Even if strict scrutiny applied in this case, Judge Kelly also explained, it is clear that “eradicating discrimination” based on sexual orientation is a “compelling” state interest, as the Supreme Court has held with respect to race and sex. And even if a “hybrid” religious free exercise claim is possible, she went on, it would fail here because there was no “valid free speech claim.”

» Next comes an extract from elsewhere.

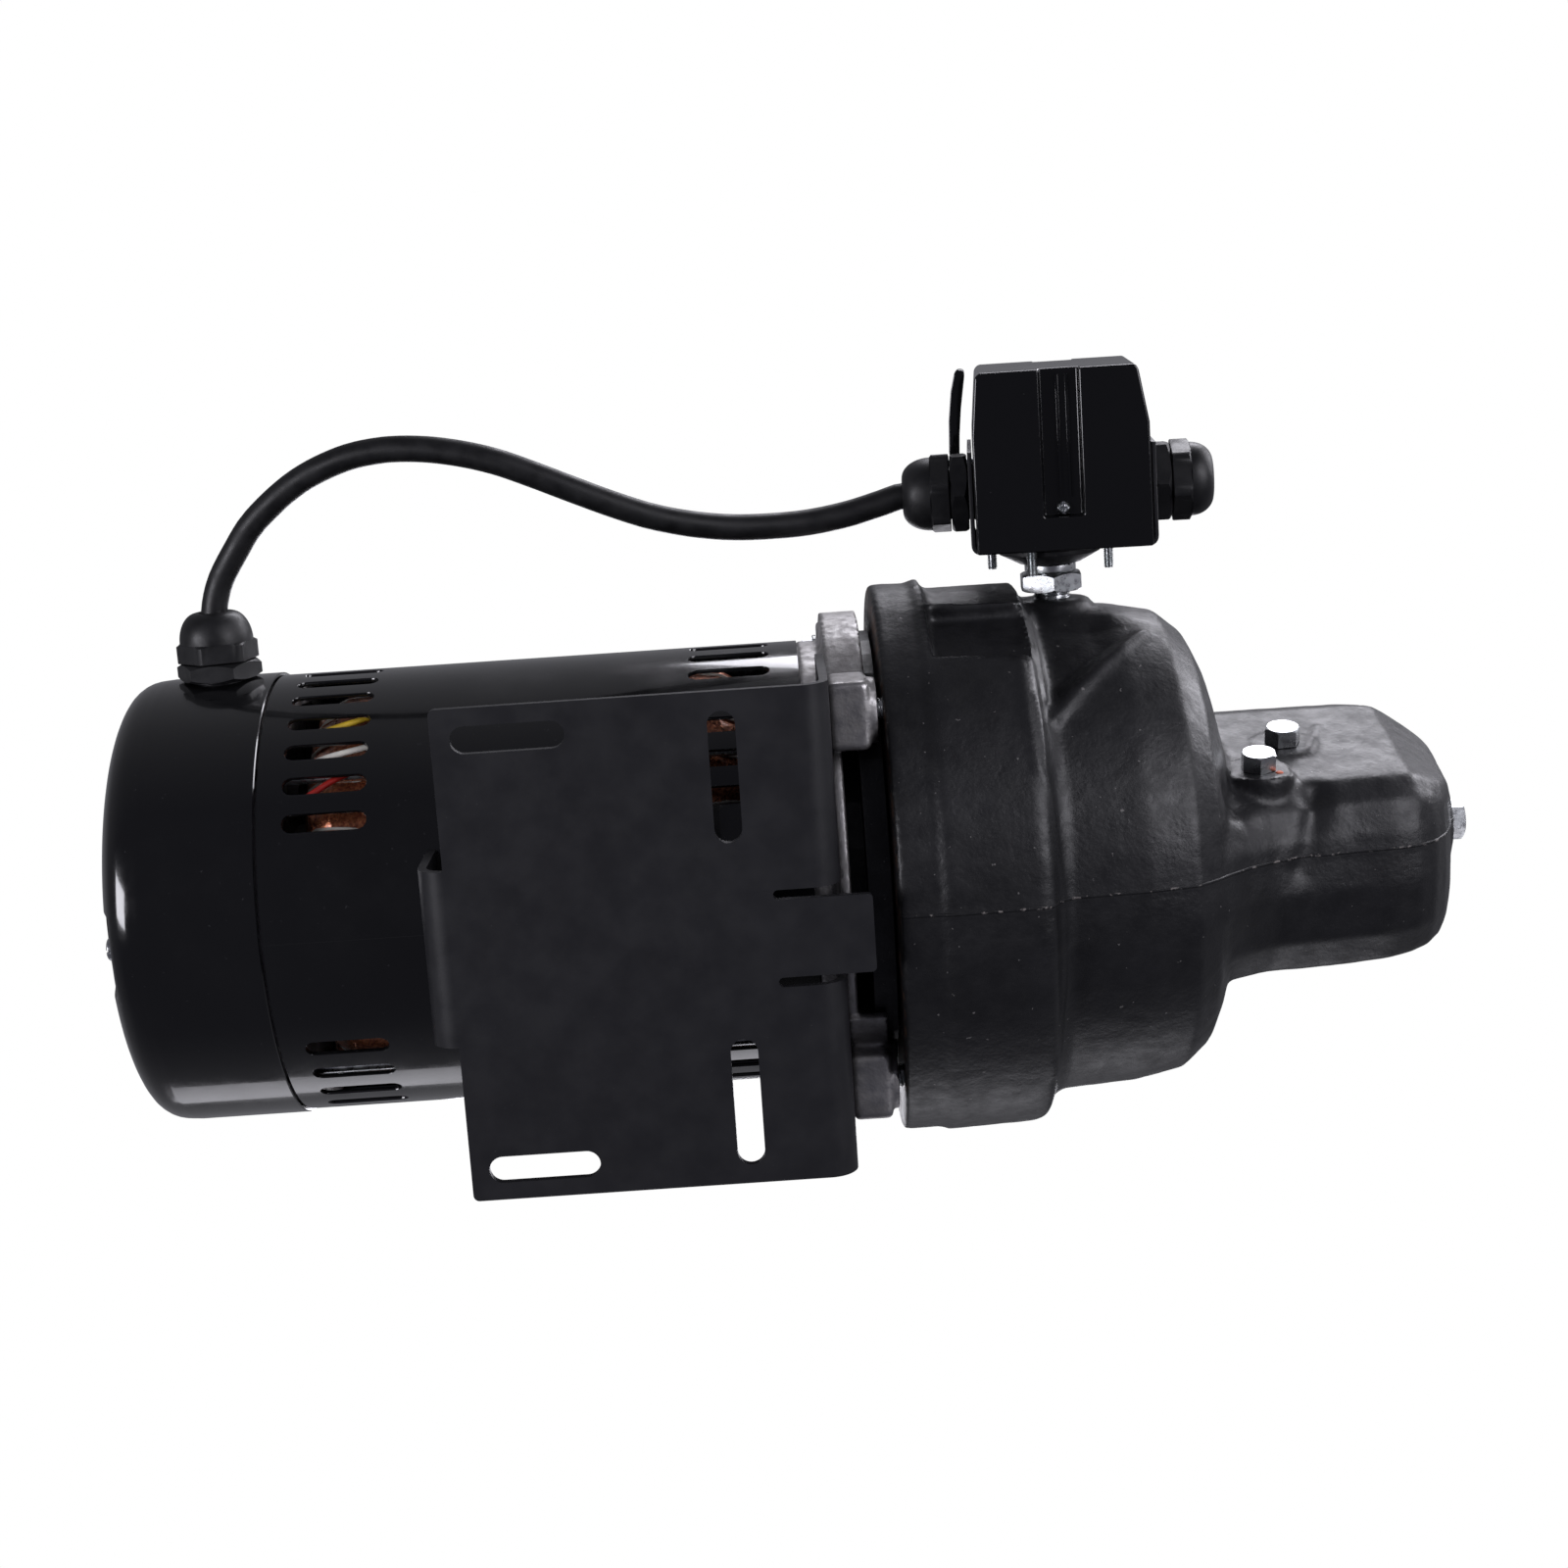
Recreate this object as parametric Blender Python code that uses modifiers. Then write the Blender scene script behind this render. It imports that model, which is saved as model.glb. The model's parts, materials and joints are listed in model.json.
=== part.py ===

Judge Kelly concluded by criticizing Stras’ opinion because it “carves out an exception of staggering breadth” to anti-discrimination laws. Precisely the same exemption, she pointed out, could be claimed by anyone selling any kind of product or service arguably related to expression, whether connected with weddings or not, such as “bakers” as well as “jewelers, chefs, tailors, or musicians.” A hotel owner could similarly deny a same-sex or interracial couple access to “the honeymoon suite” or any other room because “handing over the keys would ‘express’ an endorsement of their marriage.” In fact, Kelly noted, Stras’ logic “would apply with equal force to any business that desires to treat customers differently” based on “sex, race, religion, or disability.” In “this country’s long and difficult journey to combat all forms of discrimination,” Judge Kelly concluded, Stras’ ruling “represents a major step backward.”